■ **Dataset excerpt**
-- begin --
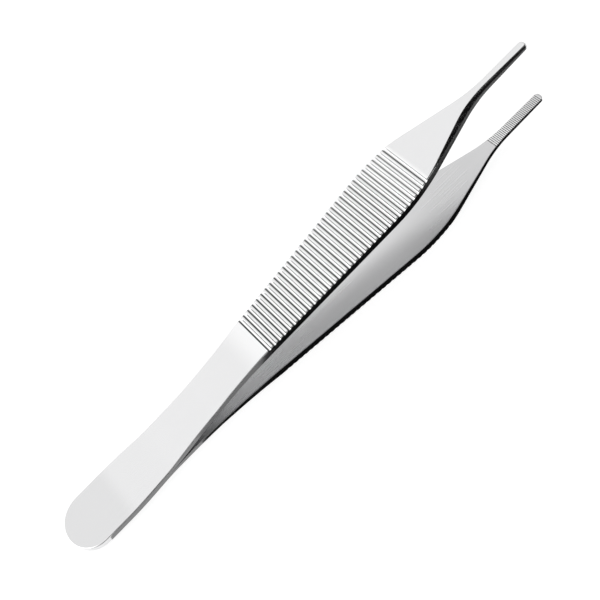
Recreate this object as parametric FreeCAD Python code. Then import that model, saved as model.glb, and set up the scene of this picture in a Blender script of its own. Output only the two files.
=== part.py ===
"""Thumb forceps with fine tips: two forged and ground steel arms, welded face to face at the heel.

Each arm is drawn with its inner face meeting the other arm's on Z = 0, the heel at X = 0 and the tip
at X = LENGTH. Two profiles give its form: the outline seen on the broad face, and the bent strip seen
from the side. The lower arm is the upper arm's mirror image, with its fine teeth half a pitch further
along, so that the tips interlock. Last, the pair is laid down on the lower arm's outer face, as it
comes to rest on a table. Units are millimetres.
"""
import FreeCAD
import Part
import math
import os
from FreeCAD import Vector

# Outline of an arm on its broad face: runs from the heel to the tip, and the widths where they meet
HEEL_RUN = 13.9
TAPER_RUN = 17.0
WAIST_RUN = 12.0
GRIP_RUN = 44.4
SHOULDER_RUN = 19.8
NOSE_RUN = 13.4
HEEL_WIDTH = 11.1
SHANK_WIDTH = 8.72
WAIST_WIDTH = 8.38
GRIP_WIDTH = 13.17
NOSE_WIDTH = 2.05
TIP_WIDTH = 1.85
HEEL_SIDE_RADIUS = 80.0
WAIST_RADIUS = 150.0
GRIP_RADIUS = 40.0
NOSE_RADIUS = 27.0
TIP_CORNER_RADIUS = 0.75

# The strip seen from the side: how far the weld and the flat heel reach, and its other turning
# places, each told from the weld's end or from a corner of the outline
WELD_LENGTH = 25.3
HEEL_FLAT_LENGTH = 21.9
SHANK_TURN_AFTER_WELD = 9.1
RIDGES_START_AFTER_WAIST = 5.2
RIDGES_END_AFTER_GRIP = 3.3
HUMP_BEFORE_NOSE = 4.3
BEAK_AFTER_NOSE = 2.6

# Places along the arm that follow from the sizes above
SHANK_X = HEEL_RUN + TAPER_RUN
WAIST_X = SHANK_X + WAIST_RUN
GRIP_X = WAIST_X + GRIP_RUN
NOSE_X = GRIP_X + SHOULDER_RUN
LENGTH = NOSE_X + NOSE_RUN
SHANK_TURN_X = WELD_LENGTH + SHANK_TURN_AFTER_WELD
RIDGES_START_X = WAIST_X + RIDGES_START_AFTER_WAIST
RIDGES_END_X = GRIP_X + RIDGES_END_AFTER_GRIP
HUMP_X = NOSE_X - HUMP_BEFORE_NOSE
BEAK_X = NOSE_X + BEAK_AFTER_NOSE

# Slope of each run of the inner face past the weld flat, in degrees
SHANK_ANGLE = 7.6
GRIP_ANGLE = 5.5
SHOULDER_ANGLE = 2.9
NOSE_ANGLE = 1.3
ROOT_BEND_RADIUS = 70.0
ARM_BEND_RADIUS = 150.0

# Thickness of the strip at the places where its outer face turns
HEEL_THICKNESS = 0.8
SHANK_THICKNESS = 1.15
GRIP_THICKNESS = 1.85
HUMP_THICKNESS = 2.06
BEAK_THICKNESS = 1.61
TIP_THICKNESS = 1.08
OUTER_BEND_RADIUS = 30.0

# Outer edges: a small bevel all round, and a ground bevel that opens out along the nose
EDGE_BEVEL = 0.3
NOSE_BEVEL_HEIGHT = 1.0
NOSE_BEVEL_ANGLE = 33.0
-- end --
■ **Aim of the task**
Lines from the start of the material above through the line containing "BEAK_AFTER_NOSE = 2.6" are to be duplicated exactly, and only those.

■ **The response**
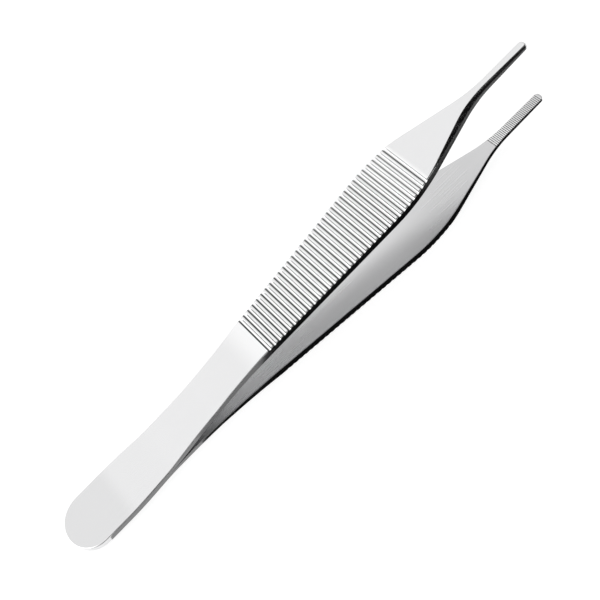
Recreate this object as parametric FreeCAD Python code. Then import that model, saved as model.glb, and set up the scene of this picture in a Blender script of its own. Output only the two files.
=== part.py ===
"""Thumb forceps with fine tips: two forged and ground steel arms, welded face to face at the heel.

Each arm is drawn with its inner face meeting the other arm's on Z = 0, the heel at X = 0 and the tip
at X = LENGTH. Two profiles give its form: the outline seen on the broad face, and the bent strip seen
from the side. The lower arm is the upper arm's mirror image, with its fine teeth half a pitch further
along, so that the tips interlock. Last, the pair is laid down on the lower arm's outer face, as it
comes to rest on a table. Units are millimetres.
"""
import FreeCAD
import Part
import math
import os
from FreeCAD import Vector

# Outline of an arm on its broad face: runs from the heel to the tip, and the widths where they meet
HEEL_RUN = 13.9
TAPER_RUN = 17.0
WAIST_RUN = 12.0
GRIP_RUN = 44.4
SHOULDER_RUN = 19.8
NOSE_RUN = 13.4
HEEL_WIDTH = 11.1
SHANK_WIDTH = 8.72
WAIST_WIDTH = 8.38
GRIP_WIDTH = 13.17
NOSE_WIDTH = 2.05
TIP_WIDTH = 1.85
HEEL_SIDE_RADIUS = 80.0
WAIST_RADIUS = 150.0
GRIP_RADIUS = 40.0
NOSE_RADIUS = 27.0
TIP_CORNER_RADIUS = 0.75

# The strip seen from the side: how far the weld and the flat heel reach, and its other turning
# places, each told from the weld's end or from a corner of the outline
WELD_LENGTH = 25.3
HEEL_FLAT_LENGTH = 21.9
SHANK_TURN_AFTER_WELD = 9.1
RIDGES_START_AFTER_WAIST = 5.2
RIDGES_END_AFTER_GRIP = 3.3
HUMP_BEFORE_NOSE = 4.3
BEAK_AFTER_NOSE = 2.6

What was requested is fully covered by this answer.